Please output the data below exactly as given, starting at its first line and stopping after the line that contains "and across shares.".

>>

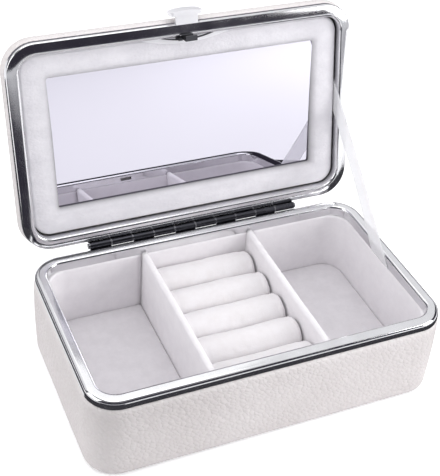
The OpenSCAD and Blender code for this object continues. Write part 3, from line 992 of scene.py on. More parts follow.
@dataclass(frozen=True)
class Organza(Finish):
    """Sheer woven ribbon with firmer edges."""

    cover: float = 0.5
    edge_cover: float = 0.66
    thread_gain: float = 0.16
    gap_loss: float = 0.1
    gap_shade: float = 0.94
    sheen: float = 0.4

    def wire(self, w: Wiring, shader: bpy.types.Node) -> None:
        """Thread cover in alpha, from the ribbon's own along and across shares.

        Args:
            w: wiring of the material.
            shader: the material's shader.
        """
        across = w.add("ShaderNodeAttribute", attribute_name="share_v").outputs["Fac"]
        along = w.add("ShaderNodeAttribute", attribute_name="share_u").outputs["Fac"]
        cloth = w.group(EFFECTS.weave, {"Across": across, "Along": along})
        open_cover, firmer = self.cover - self.gap_loss, self.edge_cover - self.cover
        thread = w.math("MULTIPLY_ADD", cloth.outputs["Cover"], self.thread_gain, open_cover)
        alpha = w.math("MULTIPLY_ADD", cloth.outputs["Edge"], firmer, thread, clamp=True)
        w.link(alpha, shader, "Alpha")
        shaded = (*[c * self.gap_shade for c in self.colour], 1)
        tone = w.mix(cloth.outputs["Cover"], shaded, (*self.colour, 1))
        w.link(tone, shader, "Base Color")
        shader.inputs["Sheen Weight"].default_value = self.sheen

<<

Result >>
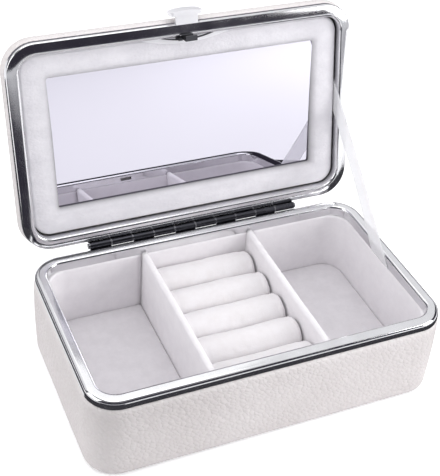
The OpenSCAD and Blender code for this object continues. Write part 3, from line 992 of scene.py on. More parts follow.
@dataclass(frozen=True)
class Organza(Finish):
    """Sheer woven ribbon with firmer edges."""

    cover: float = 0.5
    edge_cover: float = 0.66
    thread_gain: float = 0.16
    gap_loss: float = 0.1
    gap_shade: float = 0.94
    sheen: float = 0.4

    def wire(self, w: Wiring, shader: bpy.types.Node) -> None:
        """Thread cover in alpha, from the ribbon's own along and across shares.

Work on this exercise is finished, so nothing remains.